Mt.23,27-32 (30/08/2023)
27 Wee jullie, schriftgeleerden en farizeeën, ondermaatse oordelaars,
omdat jullie zijn als witgekalkte graven,
die aan de buitenkant wel mooi schijnen,
maar aan de binnenkant vol zijn
van doodsbeenderen en allerlei onreinheid.
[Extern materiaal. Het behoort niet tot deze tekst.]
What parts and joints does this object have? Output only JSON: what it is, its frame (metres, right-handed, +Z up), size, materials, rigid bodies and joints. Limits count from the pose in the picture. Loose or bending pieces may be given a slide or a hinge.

28 Zo schijnen ook jullie aan de buitenkant rechtvaardig voor de mensen,
maar aan de binnenkant zijn jullie vol
van ondermaats oordeel en wetteloosheid.
29 Wee jullie, schriftgeleerden en farizeeën, ondermaatse oordelaars,
omdat jullie graven voor de profeten bouwen
en de gedenkplaatsen van de rechtvaardigen versiert,
30 en zegt:
‘Als wij hadden geleefd in de dagen van onze vaderen,
dan zouden wij niet medeplichtig zijn aan het bloed van de profeten.’
31 Zo getuig je over jezelf
dat je zonen bent van wie de profeten vermoordden
32 en maken ook jullie de maat van jullie vaderen vol.
Jezus kan het duidelijk niet hebben als mensen hun oordeelsvermogen niet gebruiken. G-d heeft mensen de kracht van ons verstand gegeven; we moeten er dan ook ten volle gebruik van maken, zowel voor de grote keuzes in ons leven als voor de kleine keuzes waar wij dagelijks voor gesteld staan.
Waar loopt het volgens Jezus fout met dat onderscheidingsvermogen?
Het gaat mis als wij de buitenkant belangrijker gaan vinden dan de binnenkant. ‘Hoe ziet het eruit voor de buitenwereld’, is een vraag van weinig nut om tot een diepteoordeel te komen.
Het gaat ook mis als wij ‘recht’ ‘ombuigen’ naar eigen voordeel, en onderscheiden eigenlijk niets anders wordt dan argumenten zoeken om het eigen gelijk te bewijzen.
Het gaat ook mis als wij onze voorgangers op een voetstuk zetten, omdat we daarmee natuurlijk ook alleen maar onszelf ‘verhogen’ en geen kritisch zicht op onszelf toelaten.
Het staat hier niet letterlijk vermeld, maar waar het voor een Go(e)d onderscheidingsvermogen dan wél om gaat, is de kracht van ons verstand te richten op G-d, en met dát kompas de lijnen in ons leven te bepalen.